Precisamente, estos días iba dándole vueltas a la idea de que lo que verdaderamente sostiene a este país -léase Islas Baleares, España o Europa-, no es la existencia de una clase política o dirigente, sino el trabajo diario de profesionales, funcionarios, jueces, médicos, empresarios y trabajadores en general.

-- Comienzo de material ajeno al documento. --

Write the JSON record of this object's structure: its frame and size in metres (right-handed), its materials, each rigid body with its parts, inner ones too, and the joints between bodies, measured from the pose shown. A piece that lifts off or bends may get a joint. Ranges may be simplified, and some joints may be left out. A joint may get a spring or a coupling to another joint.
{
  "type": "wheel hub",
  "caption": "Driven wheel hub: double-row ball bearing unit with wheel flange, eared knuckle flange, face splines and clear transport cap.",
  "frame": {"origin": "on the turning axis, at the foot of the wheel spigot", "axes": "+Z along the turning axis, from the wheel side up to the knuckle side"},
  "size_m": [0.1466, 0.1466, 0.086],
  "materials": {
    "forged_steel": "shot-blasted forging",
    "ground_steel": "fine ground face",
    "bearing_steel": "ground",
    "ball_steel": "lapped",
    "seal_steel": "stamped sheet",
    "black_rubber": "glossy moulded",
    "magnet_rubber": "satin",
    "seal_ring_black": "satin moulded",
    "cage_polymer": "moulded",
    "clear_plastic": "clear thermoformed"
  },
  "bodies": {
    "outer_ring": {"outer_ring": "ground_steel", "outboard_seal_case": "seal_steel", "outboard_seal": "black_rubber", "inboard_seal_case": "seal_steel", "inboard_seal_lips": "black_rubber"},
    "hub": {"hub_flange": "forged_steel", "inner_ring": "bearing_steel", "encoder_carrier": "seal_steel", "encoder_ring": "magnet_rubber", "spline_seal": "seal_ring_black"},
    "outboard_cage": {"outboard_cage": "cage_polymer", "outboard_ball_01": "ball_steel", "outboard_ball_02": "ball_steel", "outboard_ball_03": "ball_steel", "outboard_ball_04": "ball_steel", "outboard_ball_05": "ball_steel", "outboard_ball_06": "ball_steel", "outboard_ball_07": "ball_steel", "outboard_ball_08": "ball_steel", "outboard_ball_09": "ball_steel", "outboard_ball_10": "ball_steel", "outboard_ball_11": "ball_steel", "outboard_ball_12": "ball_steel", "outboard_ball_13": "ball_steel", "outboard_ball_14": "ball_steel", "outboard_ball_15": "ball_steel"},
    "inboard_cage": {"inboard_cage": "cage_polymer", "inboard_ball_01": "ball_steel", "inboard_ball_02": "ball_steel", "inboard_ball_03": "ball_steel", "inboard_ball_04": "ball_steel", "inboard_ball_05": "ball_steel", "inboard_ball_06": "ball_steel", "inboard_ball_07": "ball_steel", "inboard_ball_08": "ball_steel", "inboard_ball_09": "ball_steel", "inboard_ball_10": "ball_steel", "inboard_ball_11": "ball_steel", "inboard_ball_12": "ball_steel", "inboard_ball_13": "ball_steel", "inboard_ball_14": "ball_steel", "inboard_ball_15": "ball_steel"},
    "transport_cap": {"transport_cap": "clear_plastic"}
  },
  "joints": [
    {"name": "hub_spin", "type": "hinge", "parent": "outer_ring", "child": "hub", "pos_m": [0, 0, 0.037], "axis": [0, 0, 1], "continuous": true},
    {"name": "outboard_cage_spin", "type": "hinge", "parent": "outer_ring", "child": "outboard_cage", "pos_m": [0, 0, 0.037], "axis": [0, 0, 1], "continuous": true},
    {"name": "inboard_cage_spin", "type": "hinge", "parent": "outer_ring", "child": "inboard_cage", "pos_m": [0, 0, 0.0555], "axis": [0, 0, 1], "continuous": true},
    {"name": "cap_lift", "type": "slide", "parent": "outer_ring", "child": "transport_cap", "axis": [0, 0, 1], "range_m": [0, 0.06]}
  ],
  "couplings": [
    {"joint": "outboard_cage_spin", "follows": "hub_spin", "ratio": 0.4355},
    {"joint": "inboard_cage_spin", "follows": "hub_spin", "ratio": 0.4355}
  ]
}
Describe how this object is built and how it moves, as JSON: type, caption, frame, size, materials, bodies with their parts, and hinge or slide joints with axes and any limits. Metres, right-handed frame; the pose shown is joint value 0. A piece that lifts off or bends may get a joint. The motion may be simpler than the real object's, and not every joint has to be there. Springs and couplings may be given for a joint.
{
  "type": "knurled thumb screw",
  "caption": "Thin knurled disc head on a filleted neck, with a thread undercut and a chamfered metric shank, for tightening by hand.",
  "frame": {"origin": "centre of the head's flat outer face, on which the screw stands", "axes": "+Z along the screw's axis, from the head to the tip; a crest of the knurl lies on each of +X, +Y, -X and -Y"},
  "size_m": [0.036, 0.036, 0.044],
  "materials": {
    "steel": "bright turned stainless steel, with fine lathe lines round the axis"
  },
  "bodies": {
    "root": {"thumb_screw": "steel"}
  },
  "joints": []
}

El artículo mencionado incide en ese planteamiento, centrado en el Poder Judicial, tan en el candelero, ahora, debido a la falta de acuerdo para renovar los vocales del Consejo General del Poder Judicial. Esta cuestión se presenta como un gran desastre para el funcionamiento de la Administración de Justicia, cuando la realidad es que ésta viene funcionando gracias a los miles de jueces -junto a Letrados de la Administración de Justicia, funcionarios y demás operadores jurídicos- que llevan a cabo su trabajo lo mejor que saben y sin afán de protagonismo, sino sólo con el ánimo de cumplir con su deber. Ese día a día es ajeno a las cuitas que, en Madrid y alejadas de los problemas reales, se siguen manteniendo entre nuestra clase dirigente (sean políticos o magistrados del más alto nivel).

En todos estos casos, la impresión que se da ante la opinión pública -fomentado ello, además por los medios de comunicación capitalinos- es que la solución a los problemas de la justicia en España vendrá dada por la renovación del órgano institucional que sea (en este caso, el CGPJ y el TC), cuando la verdad es que las disfunciones estructurales de nuestro sistema judicial requieren de otro tipo de medidas y necesitan mayor y mejor inversión en medios personales y materiales, que no sean el simple recambio en sus órganos directivos.

Mientras tanto, la vida sigue, y la realidad diaria se impone a quienes intervienen en esas tareas, que van haciendo lo que buenamente pueden, con mejor o peor acierto, pero ese comportamiento responsable es, en definitiva, el que hace que las cosa sigan funcionando. Así, la que sostiene a este país y a esta sociedad es la gente corriente y no la clase dirigente, cuya actuación, en general, dista mucho de lo que debiera ser una buena Administración de los recursos públicos. Conviene que no olvidemos algo tan simple y que cada uno desde el lugar que ocupe se dedique a hacerlo lo mejor que sepa.